The consequence is that AI models trained or grounded on this data inherit its contradictions. A customer appears three times with three different lifetime values; a product hierarchy in the warehouse disagrees with the one in the commerce platform. When a model produces a recommendation, no one can trace which source it trusted, so the business does not trust the output. Data readiness is the work of making data reachable, consistent, and traceable, and it is the prerequisite that most transformation programs underfund and then blame the model for. The cost of ignoring it compounds: every downstream use case that touches the same entity inherits the same contradictions, so a single unresolved customer-identity problem quietly degrades a dozen models at once. Enterprises that invest in resolving core entities early find each subsequent use case cheaper and faster, because the hard data work is done once and reused, rather than rediscovered painfully in every new initiative.

The framework

Five layers of data readiness for AI

Data readiness is not a single milestone but five layers that build on each other. A use case can only reach production when its required data clears every layer. Assessing candidate use cases against these layers tells you exactly where the plumbing must be fixed before a model can ship.

LayerWhat it deliversCommon gapFix
AccessData reachable through governed APIsData locked in legacy silosAPI layer over systems of record
IntegrationConsistent entities across sourcesDuplicate, conflicting recordsMaster data and identity resolution
QualityAccurate, complete, timely fieldsStale or missing valuesQuality rules and monitoring
PlatformCloud store for training and servingData scattered across warehousesUnified cloud data platform
LineageTraceable source for every outputNo provenance on model inputsLineage and cataloging
Recommended actions

How to build data readiness use case by use case

  • Anchor data work to specific use cases. Fix the plumbing the top two or three use cases need, not the entire estate, so readiness ships value instead of running as open-ended cleanup.
  • Put a governed API layer over your systems of record so models consume data through a stable contract rather than reaching into fragile legacy tables directly.
  • Resolve identity and master data for the core entities, customer, product, transaction, before grounding any model. Contradictory records produce contradictory outputs.
  • Stand up a single cloud data platform as the serving layer, and treat the migration as a chance to dissolve silos, not just relocate them.
  • Capture lineage from day one so every model input has a traceable source, which is what makes outputs explainable and auditable later.
Common pitfalls

Where data-readiness efforts go wrong

  • Boil-the-ocean cleanup: launching an enterprise-wide data program with no use-case anchor, which burns budget for years and delivers no shipped AI.
  • Silos preserved by migration: lifting fragmented data into the cloud unchanged, so the same contradictions reappear in newer, pricier infrastructure.
  • Skipping identity resolution: grounding models on duplicate customer or product records, then wondering why recommendations are inconsistent.
  • Lineage as an afterthought: adding provenance only after an incident, when reconstructing which source a model trusted is far harder and sometimes impossible.
Metrics that matter

What to measure for data readiness

  • Percentage of use-case data reachable through governed APIs versus direct legacy access.
  • Data-quality score on the entities feeding live models: completeness, accuracy, and freshness against defined thresholds.
  • Identity-resolution rate: share of core entity records deduplicated to a single trusted version.
  • Lineage coverage: percentage of model inputs with a traceable, cataloged source.
FAQ

Frequently asked questions

Why did our cloud data platform not make us AI-ready?

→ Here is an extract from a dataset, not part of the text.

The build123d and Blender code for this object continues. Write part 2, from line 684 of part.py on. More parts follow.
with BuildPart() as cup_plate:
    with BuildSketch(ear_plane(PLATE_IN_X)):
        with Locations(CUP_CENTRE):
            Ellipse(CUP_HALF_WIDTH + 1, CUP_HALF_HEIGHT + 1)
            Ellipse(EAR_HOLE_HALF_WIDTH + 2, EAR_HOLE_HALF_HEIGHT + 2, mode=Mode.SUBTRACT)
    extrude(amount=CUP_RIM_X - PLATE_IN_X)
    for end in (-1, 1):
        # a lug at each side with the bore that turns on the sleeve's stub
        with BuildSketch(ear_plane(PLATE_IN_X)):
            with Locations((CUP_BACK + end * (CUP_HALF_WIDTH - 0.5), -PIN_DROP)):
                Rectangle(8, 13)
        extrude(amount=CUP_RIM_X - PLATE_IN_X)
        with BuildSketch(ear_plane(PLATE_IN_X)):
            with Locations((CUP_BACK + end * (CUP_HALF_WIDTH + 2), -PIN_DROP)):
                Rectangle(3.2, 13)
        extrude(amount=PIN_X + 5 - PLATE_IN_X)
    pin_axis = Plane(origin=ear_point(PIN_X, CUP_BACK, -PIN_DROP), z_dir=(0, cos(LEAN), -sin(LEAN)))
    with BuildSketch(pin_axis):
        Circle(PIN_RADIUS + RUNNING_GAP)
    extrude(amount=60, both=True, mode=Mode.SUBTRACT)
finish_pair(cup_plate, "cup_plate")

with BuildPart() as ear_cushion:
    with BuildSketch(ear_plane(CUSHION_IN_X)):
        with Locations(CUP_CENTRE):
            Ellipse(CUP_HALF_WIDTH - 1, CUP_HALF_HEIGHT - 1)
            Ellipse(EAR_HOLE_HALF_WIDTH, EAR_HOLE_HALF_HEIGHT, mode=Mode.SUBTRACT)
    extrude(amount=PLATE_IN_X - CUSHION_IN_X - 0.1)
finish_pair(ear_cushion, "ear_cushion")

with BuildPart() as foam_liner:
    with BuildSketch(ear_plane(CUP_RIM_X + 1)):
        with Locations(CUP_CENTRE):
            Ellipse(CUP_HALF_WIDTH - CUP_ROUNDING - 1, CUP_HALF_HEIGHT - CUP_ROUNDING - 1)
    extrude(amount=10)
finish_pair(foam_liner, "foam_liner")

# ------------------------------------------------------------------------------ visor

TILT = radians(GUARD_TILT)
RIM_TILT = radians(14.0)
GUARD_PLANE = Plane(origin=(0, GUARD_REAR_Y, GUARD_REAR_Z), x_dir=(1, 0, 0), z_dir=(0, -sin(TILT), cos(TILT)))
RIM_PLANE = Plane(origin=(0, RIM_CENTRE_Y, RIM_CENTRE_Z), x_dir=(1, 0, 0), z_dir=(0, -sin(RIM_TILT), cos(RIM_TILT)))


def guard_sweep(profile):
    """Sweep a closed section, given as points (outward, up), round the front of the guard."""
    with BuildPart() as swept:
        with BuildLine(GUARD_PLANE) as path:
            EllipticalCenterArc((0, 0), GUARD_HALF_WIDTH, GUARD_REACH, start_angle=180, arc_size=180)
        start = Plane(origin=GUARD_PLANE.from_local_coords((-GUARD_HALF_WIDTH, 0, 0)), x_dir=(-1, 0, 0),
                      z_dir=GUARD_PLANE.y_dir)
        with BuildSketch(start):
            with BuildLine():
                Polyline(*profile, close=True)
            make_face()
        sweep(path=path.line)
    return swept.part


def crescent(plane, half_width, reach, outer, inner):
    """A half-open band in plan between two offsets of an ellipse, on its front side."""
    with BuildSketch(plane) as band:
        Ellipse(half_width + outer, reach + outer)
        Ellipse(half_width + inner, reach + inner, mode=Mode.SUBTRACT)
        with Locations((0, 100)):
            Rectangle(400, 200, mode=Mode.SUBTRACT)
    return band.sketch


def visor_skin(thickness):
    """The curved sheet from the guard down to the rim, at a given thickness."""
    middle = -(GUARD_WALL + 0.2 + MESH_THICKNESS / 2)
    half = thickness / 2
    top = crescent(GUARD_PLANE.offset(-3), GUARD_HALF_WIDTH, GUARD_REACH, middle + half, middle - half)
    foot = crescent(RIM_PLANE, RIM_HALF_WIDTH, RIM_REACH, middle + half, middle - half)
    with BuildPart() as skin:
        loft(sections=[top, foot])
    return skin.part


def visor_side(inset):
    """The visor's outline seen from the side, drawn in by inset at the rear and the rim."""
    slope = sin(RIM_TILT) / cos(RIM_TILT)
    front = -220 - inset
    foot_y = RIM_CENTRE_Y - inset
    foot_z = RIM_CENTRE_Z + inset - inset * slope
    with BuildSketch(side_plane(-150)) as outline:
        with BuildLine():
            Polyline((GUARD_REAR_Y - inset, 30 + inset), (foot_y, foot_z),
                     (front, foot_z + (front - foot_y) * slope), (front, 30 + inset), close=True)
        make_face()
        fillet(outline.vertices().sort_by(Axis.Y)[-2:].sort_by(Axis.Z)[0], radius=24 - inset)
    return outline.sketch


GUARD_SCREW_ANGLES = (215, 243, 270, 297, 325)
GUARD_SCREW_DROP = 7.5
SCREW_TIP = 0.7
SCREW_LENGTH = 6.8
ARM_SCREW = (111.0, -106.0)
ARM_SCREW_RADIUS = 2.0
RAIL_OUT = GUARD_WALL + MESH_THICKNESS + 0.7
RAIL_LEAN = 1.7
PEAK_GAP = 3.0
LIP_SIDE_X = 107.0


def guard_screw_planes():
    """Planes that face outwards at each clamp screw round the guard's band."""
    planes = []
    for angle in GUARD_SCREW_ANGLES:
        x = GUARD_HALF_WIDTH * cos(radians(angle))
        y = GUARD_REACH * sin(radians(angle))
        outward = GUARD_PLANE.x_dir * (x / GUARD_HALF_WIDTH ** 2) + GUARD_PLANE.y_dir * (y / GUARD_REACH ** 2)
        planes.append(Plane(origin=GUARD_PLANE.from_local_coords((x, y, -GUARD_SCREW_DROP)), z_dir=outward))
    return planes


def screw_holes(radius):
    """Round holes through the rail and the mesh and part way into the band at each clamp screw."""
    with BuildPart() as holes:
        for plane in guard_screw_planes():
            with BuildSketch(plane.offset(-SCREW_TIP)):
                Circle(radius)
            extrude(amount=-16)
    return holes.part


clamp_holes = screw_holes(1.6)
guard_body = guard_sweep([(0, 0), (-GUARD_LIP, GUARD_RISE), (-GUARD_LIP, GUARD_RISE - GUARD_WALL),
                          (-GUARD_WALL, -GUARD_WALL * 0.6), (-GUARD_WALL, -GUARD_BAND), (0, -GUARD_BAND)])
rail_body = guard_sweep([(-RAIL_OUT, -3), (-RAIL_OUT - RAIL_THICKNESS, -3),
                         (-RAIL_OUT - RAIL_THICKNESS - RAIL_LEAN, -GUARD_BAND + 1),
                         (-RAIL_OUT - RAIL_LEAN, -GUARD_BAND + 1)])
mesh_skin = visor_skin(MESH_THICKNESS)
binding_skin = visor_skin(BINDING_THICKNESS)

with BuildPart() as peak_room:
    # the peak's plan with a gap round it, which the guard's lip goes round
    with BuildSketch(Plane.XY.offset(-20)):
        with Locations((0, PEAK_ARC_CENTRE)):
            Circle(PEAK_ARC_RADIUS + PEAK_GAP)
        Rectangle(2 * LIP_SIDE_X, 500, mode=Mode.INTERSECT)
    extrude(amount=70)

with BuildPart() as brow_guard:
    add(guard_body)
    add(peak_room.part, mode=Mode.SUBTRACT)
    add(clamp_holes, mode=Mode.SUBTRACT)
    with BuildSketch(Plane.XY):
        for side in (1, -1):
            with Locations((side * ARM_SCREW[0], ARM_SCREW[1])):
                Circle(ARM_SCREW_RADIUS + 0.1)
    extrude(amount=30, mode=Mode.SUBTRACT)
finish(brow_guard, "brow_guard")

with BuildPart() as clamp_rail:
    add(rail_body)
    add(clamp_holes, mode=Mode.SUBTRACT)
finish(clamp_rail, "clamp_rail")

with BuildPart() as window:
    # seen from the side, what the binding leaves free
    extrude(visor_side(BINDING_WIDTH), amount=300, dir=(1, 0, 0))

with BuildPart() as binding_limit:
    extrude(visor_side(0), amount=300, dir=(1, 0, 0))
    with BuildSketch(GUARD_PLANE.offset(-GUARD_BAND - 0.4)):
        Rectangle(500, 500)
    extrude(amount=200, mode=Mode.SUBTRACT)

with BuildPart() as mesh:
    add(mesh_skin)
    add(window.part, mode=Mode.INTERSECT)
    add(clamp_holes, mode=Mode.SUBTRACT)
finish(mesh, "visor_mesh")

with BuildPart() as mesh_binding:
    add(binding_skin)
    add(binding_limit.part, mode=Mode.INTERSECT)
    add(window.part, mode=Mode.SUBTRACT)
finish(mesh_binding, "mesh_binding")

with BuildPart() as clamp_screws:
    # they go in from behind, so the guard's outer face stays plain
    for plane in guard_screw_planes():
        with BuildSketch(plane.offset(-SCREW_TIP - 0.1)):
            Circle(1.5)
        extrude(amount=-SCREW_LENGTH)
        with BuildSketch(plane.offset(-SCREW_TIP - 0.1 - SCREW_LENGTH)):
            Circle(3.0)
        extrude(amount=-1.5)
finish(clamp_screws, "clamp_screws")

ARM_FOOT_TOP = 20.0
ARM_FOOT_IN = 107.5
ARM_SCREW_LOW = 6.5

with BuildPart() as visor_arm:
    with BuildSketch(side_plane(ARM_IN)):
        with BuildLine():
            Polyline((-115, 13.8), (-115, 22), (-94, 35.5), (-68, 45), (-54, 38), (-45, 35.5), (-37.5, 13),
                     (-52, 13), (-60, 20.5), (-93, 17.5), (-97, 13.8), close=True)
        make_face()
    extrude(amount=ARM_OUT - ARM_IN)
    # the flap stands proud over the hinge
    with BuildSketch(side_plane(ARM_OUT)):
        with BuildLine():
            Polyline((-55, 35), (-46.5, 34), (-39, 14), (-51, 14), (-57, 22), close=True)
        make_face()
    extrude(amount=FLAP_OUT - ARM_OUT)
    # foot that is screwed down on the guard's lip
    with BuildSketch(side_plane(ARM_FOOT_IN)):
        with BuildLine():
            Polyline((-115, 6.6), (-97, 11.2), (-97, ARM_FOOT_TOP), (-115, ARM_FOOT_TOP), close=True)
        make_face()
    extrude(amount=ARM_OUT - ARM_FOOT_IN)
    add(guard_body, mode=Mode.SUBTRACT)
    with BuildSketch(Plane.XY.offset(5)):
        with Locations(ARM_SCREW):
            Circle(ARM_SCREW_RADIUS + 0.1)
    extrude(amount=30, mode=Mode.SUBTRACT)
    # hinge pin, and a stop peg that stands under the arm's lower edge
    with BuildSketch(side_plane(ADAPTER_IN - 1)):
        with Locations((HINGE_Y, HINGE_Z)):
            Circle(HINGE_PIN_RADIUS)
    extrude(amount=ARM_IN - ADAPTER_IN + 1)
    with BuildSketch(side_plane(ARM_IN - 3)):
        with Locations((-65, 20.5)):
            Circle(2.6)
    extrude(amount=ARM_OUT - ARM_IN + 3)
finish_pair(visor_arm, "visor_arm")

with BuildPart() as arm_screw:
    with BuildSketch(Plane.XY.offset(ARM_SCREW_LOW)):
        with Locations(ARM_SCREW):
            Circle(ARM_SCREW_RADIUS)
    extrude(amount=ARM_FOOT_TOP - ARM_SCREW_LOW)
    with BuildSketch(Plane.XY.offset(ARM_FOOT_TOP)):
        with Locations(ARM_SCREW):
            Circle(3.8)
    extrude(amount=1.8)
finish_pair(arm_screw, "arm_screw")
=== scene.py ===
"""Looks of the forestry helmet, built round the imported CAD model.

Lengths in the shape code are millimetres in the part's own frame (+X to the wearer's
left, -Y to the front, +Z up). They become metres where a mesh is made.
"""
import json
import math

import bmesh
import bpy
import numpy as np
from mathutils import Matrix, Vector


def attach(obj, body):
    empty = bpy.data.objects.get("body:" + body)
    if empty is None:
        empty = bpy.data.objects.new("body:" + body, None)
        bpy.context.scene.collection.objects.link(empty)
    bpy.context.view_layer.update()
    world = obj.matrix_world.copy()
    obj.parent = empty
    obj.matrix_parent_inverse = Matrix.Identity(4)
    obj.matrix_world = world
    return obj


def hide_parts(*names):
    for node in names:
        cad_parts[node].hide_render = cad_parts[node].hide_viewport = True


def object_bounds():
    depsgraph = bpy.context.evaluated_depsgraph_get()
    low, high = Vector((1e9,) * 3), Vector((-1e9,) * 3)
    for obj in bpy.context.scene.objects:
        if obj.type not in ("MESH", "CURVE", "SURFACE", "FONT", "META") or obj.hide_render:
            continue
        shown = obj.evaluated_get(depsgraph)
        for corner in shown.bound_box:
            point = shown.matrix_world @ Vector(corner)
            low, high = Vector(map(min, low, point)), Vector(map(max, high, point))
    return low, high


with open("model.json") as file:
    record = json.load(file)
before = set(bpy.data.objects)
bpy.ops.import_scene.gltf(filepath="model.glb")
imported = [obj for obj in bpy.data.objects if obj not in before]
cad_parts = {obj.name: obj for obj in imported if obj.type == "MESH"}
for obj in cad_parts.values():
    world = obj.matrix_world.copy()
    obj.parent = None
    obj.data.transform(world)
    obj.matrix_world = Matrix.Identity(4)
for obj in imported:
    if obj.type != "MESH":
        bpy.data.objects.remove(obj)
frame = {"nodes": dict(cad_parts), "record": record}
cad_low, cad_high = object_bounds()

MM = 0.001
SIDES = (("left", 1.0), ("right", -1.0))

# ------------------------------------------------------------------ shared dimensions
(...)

Because a platform is only the serving layer. If the migration moved your silos into the cloud without dissolving them, the data is centralized but still fragmented, duplicated, and ungoverned. AI readiness needs identity resolution, quality rules, and lineage on top of the platform, which is a distinct and often underfunded piece of work.

Should we fix all our data before starting AI?

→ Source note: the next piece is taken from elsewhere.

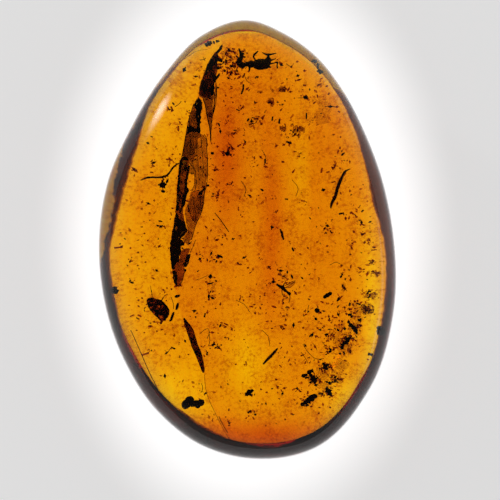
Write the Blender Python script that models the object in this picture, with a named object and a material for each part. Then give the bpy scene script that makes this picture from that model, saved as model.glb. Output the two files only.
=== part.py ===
"""Insect in amber: a polished, egg-shaped piece of clear amber with what the resin caught.

The stone lies on its flat back. +Z is up, the narrow end points to +Y, and the origin is the
middle of the flat back. The stone is parted in two along a gently waved flow surface, and each
sealed thing lies in a pocket that opens on that surface.
Places are given as the eye sees them from straight above, in millimetres from the middle, and
seen_place works out where light bent by the crown really comes from.
"""

import math

import bmesh
import bpy
from mathutils import Matrix, Vector, noise

MM = 0.001
MERGE = 0.002
SHARP_ANGLE = 40

# Stone
THICKNESS = 10.0
GIRDLE_HEIGHT = 5.0
CROWN_ROUNDING = (2.2, 3.4)
BACK_ROUNDING = 2.0
SEGMENTS = 56
RINGS = 28
FLAT_RINGS = 3
FLAT_SHARE = math.sin(FLAT_RINGS * math.pi / RINGS)
REFRACTIVE_INDEX = 1.54
SLOPE_STEP = 0.02
SIGHT_STEPS = 8

# Distance from the middle to the edge, in mm, at each bearing in degrees from +X
OUTLINE = (
    (0, 10.34), (24, 10.42), (44, 11.33), (58, 12.57), (70, 13.88), (80, 14.80), (90, 15.50),
    (102, 14.85), (116, 13.17), (134, 11.55), (156, 10.73), (180, 10.49), (204, 11.04),
    (226, 12.31), (243, 13.75), (258, 14.93), (272, 15.50), (288, 15.47), (308, 13.74),
    (332, 11.63),
)

# Power of the back's curve at each bearing: where it is higher, the back stays flat for longer
BACK_FULLNESS = (
    (0, 2.8), (40, 2.95), (75, 3.7), (95, 3.9), (118, 3.2), (150, 2.5), (190, 2.75),
    (215, 2.7), (238, 2.55), (270, 2.95), (300, 3.0), (320, 2.85), (340, 2.8),
)

# Flow surface between the two pours of resin, on which everything lies
FLOW_HEIGHT = 5.1
FLOW_TILT = 0.05
FLOW_WAVE = 0.45
FLOW_WAVELENGTH = 30.0
PARTING_GAP = 0.3
BLOCK_HALVES = (14.0, 20.0)
BLOCK_ROWS = 18
BLOCK_BOTTOM = -5.0

# Pockets: the clearance is moved out a little more, because a hull's faces lie inside its corners
POCKET_CLEARANCE = 0.3
POCKET_ROOM = 1.15
POCKET_DETAIL = 0.16

# Ant: middle, half length, half width and half height of each swelling, and its turn
ANT_BODY = {
    "gaster": ((0.96, 12.37), (0.52, 0.35, 0.32), 0),
    "gaster_tip": ((1.46, 12.62), (0.22, 0.22, 0.2), 0),
    "mesosoma": ((0.05, 12.37), (0.42, 0.19, 0.2), 4),
    "head": ((-0.53, 12.44), (0.33, 0.24, 0.22), 118),
}
ANT_LIMBS = (
    (0.085, ((-0.5, 12.6), (-0.42, 12.97), (-0.51, 13.29), (-0.6, 13.49))),
    (0.05, ((0.62, 12.4), (0.46, 12.62), (0.45, 12.99), (0.75, 13.28))),
    (0.05, ((1.5, 12.63), (1.77, 12.67), (2.01, 12.76))),
    (0.05, ((1.4, 12.4), (1.86, 12.44), (2.13, 12.49), (2.1, 12.3), (2.11, 12.03))),
    (0.06, ((0.14, 12.3), (0.14, 11.91))),
    (0.055, ((1.42, 12.7), (1.47, 13.02), (2.04, 13.13))),
    (0.045, ((1.47, 13.02), (1.04, 13.2))),
    (0.05, ((-0.6, 12.5), (-0.84, 12.42), (-0.92, 12.28))),
)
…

No. Boiling the ocean burns years of budget with nothing shipped. Anchor data work to your top two or three use cases and fix only the plumbing those need. This delivers readiness where value is proven and builds reusable data assets that make the next use case cheaper.

How much of AI project effort is really data work?

Consistently 60 to 80 percent in enterprise settings. Finding, integrating, cleaning, and resolving data dominates the timeline. Programs that budget as if the model is the hard part are the ones that stall, because the model was never the bottleneck.